# [The exercise]
Give the number of lines below that contain "this", with no other output.

# [Entries with model source code]
════════════════════

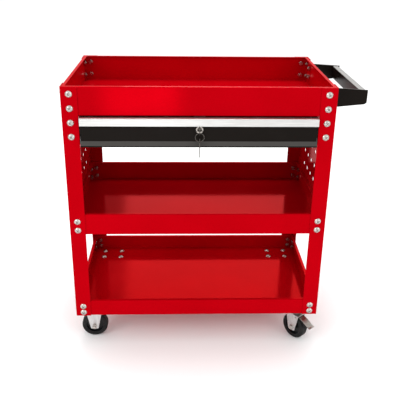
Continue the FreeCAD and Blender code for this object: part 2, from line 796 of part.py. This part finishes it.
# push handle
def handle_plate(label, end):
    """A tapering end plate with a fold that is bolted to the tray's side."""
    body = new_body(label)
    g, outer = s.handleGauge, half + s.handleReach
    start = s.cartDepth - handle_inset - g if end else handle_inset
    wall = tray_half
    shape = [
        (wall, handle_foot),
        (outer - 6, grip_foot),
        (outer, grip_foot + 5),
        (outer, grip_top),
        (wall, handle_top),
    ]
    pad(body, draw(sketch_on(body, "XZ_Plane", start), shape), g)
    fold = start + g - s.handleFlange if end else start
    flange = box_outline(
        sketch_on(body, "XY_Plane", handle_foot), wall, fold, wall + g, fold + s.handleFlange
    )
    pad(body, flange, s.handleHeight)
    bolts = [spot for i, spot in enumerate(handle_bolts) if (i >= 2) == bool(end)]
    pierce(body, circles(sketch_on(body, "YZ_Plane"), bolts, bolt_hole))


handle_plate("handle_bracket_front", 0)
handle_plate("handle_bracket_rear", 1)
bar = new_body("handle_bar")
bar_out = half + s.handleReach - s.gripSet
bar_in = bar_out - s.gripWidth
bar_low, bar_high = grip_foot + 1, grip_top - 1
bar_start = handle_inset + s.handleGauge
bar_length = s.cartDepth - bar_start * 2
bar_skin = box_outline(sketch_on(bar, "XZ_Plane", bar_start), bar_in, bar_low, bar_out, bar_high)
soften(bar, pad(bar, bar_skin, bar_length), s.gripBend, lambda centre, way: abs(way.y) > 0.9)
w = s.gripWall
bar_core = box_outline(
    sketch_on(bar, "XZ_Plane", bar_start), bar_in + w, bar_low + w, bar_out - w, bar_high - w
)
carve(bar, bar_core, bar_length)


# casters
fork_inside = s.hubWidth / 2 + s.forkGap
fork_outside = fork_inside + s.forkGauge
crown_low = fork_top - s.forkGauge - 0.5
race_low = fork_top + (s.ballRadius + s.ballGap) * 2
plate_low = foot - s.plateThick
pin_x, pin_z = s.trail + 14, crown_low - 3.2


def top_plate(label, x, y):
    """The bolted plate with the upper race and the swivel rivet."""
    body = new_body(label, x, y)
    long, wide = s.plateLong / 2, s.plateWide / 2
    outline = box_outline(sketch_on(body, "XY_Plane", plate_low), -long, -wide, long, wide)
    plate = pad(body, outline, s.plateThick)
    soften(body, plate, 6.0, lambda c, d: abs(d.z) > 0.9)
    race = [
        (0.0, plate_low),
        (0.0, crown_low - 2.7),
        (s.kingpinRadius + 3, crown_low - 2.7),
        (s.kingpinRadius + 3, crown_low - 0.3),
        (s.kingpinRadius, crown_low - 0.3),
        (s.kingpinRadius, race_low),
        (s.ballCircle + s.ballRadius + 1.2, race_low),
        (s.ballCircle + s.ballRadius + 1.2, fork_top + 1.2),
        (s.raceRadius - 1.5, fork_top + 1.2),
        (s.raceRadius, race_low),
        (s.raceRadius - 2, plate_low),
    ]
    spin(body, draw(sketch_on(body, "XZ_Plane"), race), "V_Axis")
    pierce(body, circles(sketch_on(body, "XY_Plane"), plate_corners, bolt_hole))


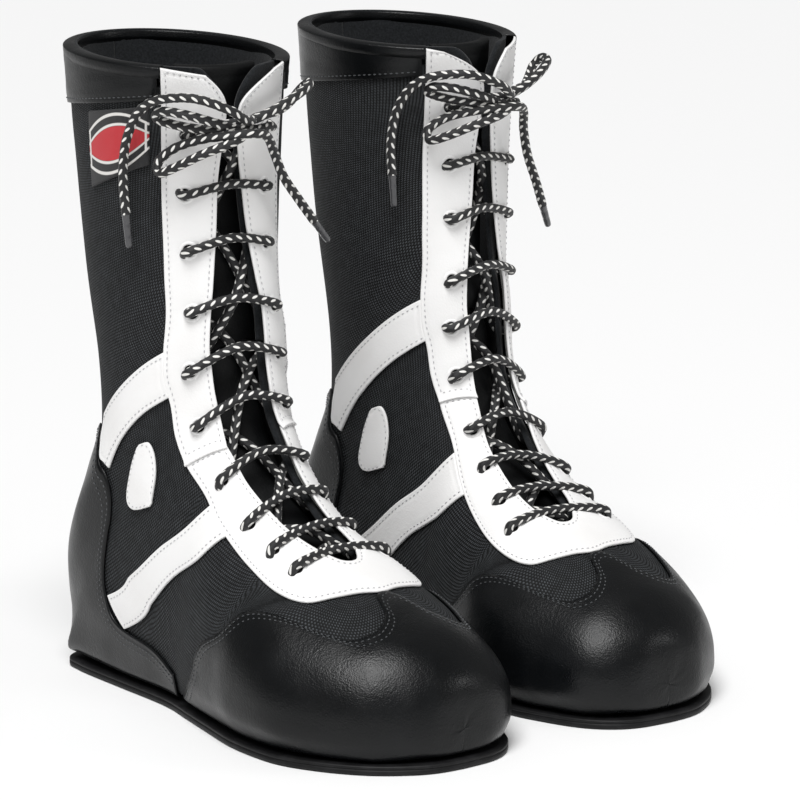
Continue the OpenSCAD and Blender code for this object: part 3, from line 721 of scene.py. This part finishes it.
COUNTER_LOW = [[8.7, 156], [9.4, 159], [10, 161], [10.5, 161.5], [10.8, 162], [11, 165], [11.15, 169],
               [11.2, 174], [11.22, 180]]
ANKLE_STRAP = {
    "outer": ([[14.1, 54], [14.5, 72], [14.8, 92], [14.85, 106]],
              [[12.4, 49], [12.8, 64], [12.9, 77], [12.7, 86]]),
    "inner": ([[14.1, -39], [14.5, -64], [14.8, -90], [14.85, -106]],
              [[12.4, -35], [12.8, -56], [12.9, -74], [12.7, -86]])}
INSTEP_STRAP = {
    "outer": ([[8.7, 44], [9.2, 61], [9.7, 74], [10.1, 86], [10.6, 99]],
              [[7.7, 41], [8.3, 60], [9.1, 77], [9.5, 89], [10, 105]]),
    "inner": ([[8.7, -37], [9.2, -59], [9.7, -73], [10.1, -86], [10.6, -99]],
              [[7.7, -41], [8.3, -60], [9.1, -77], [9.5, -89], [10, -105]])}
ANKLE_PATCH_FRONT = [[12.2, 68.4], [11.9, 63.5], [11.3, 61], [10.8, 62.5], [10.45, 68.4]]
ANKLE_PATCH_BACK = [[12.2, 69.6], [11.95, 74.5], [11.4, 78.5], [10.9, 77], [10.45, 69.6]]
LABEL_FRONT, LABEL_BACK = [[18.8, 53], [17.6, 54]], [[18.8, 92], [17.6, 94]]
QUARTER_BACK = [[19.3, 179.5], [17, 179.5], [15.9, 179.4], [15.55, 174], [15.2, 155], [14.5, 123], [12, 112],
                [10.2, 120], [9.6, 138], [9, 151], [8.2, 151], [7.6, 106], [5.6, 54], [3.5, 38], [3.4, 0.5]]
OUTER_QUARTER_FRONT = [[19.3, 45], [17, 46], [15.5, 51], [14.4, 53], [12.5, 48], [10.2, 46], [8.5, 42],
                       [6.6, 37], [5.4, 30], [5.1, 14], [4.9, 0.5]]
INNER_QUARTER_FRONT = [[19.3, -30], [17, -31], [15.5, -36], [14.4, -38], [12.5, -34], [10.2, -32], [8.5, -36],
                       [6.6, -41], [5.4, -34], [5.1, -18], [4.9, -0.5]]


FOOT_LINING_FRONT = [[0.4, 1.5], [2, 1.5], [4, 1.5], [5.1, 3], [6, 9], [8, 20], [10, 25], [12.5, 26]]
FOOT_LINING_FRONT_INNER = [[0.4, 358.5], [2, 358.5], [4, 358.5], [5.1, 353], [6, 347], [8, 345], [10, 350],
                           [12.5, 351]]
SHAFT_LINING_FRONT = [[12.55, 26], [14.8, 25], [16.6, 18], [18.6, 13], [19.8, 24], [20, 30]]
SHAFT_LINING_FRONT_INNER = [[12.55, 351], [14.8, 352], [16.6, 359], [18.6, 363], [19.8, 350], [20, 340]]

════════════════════

# [Written response]
2